Build poems from text sources.

Todos

  • Fetch Trump tweet data
  • Generate vocabulary from Trump tweets
  • Build baseline model to count syllables in English words
  • Optimise syllable counter
  • Use model to build Haikus from Trump tweets
  • Build progressive web app that generates poems
  • Enable working with live tweets
  • Enable working with other text sources

Syllable model

A large part of this project was to develop a model that counts syllables in English words.

The syllable counter is trained on a (slightly modified version of) the Gutenberg syllable corpus, consisting of ~170,000 English words split into syllables. The process_gutsyls notebook converts these into a format which is more convenient for our purposes. The raw dataset can be freely downloaded here, and the preprocessed versions used for this project can be found here.

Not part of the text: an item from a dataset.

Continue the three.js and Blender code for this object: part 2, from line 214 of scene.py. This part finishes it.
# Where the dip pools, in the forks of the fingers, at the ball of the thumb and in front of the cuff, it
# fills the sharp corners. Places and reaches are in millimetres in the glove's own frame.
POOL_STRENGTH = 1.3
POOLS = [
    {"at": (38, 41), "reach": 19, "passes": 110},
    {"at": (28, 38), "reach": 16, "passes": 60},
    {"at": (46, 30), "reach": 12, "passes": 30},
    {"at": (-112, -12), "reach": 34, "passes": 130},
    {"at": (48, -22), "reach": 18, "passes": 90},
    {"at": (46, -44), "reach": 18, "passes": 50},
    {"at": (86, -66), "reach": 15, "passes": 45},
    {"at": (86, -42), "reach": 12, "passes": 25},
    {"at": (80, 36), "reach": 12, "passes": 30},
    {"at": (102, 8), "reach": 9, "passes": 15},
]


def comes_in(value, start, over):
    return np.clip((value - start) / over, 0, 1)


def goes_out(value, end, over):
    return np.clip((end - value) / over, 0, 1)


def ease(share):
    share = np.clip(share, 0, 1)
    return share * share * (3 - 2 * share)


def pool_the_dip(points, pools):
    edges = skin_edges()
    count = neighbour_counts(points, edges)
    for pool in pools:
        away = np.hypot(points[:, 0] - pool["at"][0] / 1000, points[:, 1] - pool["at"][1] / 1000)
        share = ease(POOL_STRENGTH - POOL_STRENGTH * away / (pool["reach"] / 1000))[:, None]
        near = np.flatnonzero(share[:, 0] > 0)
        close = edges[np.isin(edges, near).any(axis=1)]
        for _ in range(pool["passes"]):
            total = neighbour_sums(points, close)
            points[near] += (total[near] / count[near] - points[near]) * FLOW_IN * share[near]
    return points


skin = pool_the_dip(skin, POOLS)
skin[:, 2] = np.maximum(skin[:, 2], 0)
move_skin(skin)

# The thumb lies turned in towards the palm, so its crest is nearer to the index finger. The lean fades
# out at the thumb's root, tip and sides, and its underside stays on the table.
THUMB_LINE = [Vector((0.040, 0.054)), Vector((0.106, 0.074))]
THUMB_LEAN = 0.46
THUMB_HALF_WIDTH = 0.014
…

The model is a recurrent neural network that works at the character level, with the following rough architecture:

  1. Embed the characters into 64-dimensional vectors
  2. Process the characters through three bidirectional GRU layers, each having 2x128 = 256 hidden units
  3. Process the GRU outputs through a time-distributed dense layers with 256 hidden units followed by a ReLU activation
  4. Finally project the outputs from the dense layer down to a single dimension across time, outputting a sequence of real numbers between 0 and 1, of the same length as we started with
  5. To get the syllable count, we sum up the probabilities and round to nearest integer

To get a more detailed view of the model's architecture see syllablecounter.py, and check out core.py for an idea of how the model is trained.

This model currently achieves a 96.89% validation accuracy.

The reason why we sum up (aggregates of) the probabilities in point (5), rather than firstly rounding the probabilities, is to deal with the situation where the model is unsure whether two consecutive characters begin a new syllable. These will have probabilities ~50% and so will constitute a single syllable rather than two.